4. All reimbursements, aid packages and special grants related to fighting war on terrorism must also be excluded from the cost estimation to make it rational.

5. Finally, it may be noted that the latest National Finance Commission Award (as promulgated in Section 3(2) of the Distribution of Revenue and Grant-in-Aid Order, 2010) clearly provides that ‘one percent of the net proceeds of divisible taxes shall be assigned to the Government of Khyber Pakhtunkhwa to meet the expenses on war on terror’. Therefore, the one percent of divisible taxes must also be included in the final cost estimation.

6. Opportunity cost of the resources utilized on fighting terrorism must also be included in the final count to make it more reliable.

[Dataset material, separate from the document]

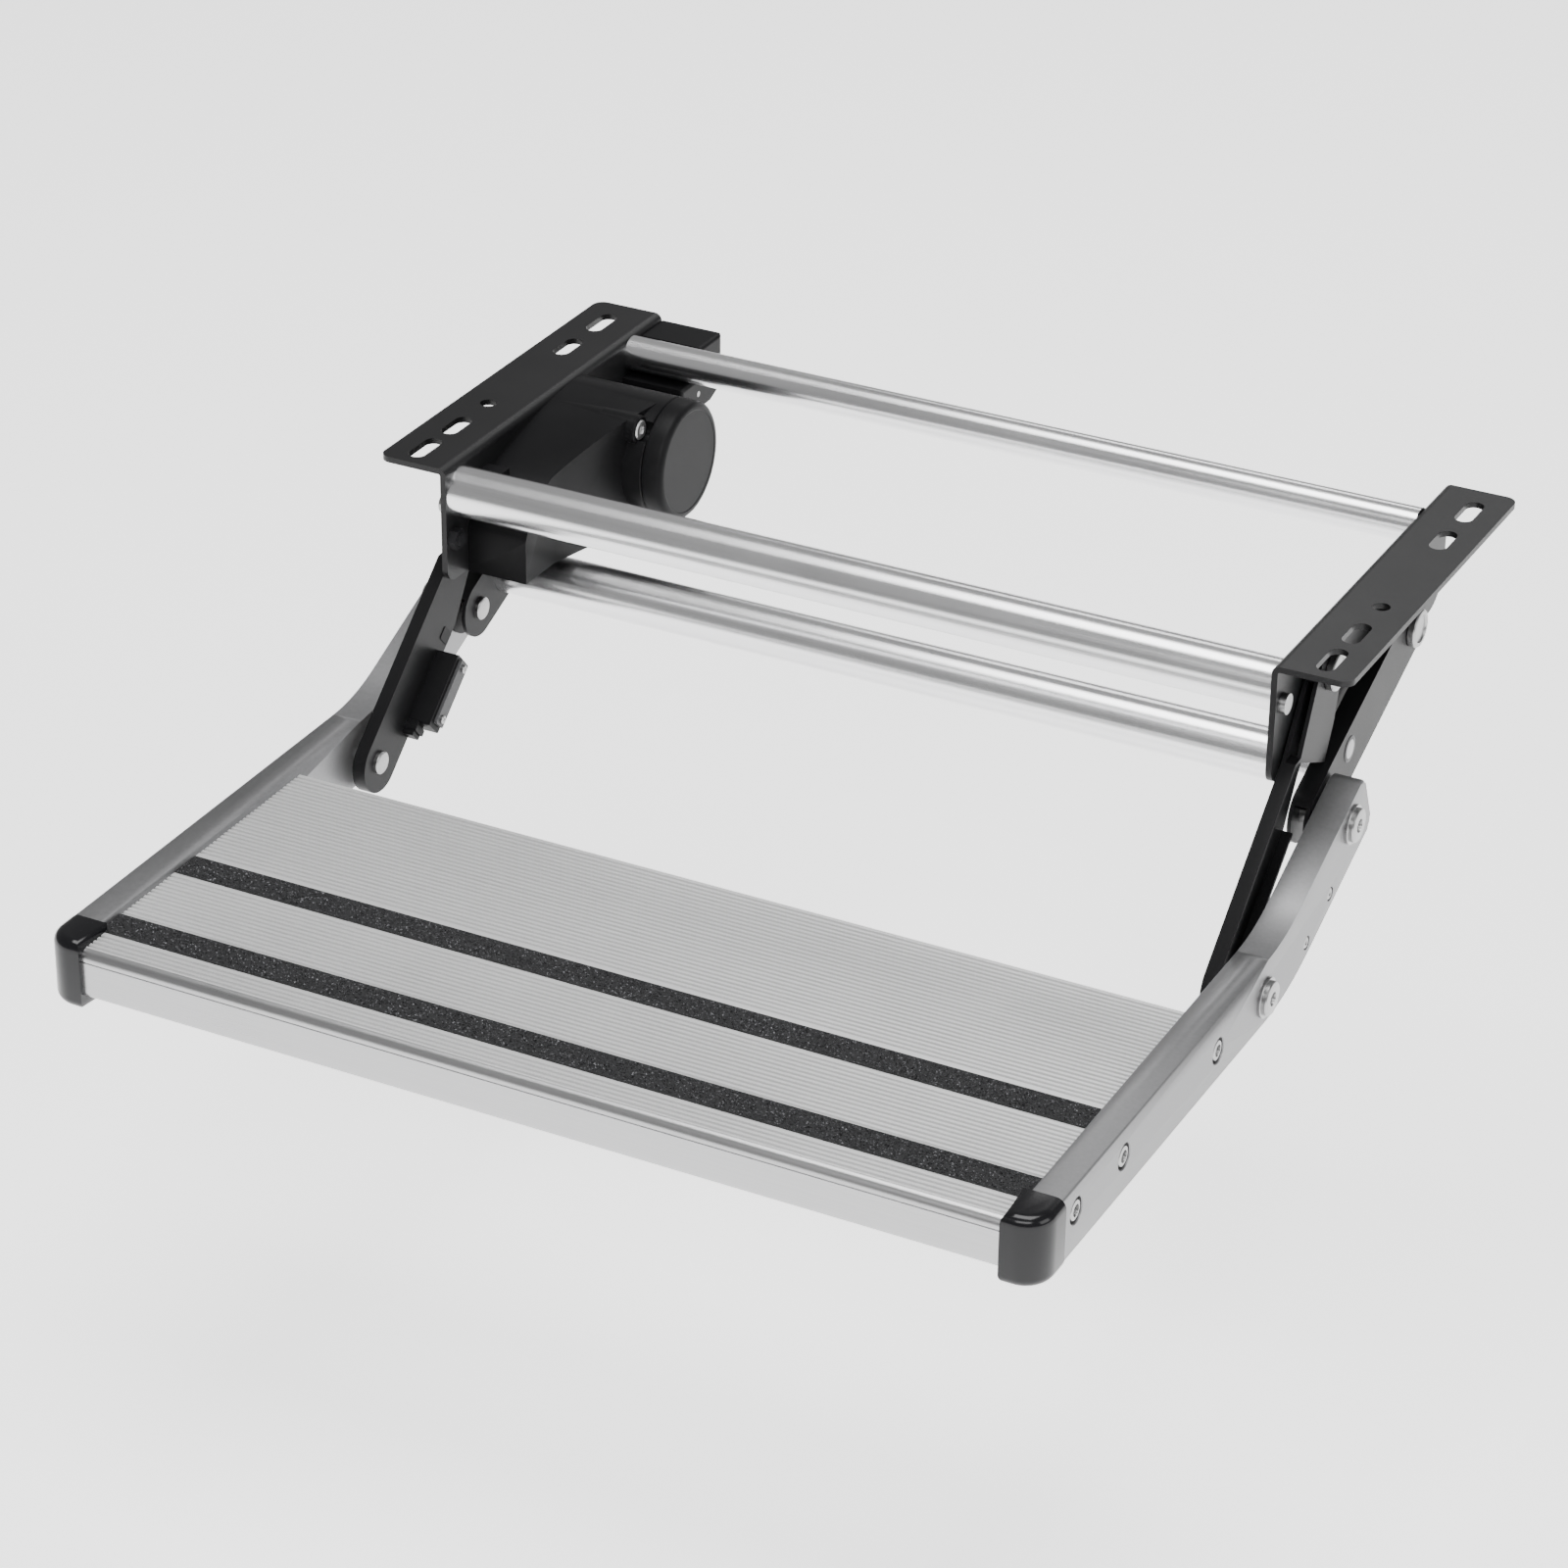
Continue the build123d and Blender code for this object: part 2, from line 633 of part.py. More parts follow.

It is axiomatic to state that what cannot be measured, cannot be managed. There is no gainsaying in overemphasizing this point qua fight against terrorism. The problem of attributing value to all costs will persist, but following a clearly spelt methodology for estimating the costs of ‘war’ on terrorism by Pakistan will provide its policy makers with an invaluable tool to maximize the viability of their decisions and to carve out future independent foreign and security policies.

The author is a Police Officer and has graduated from the University of  Oxford.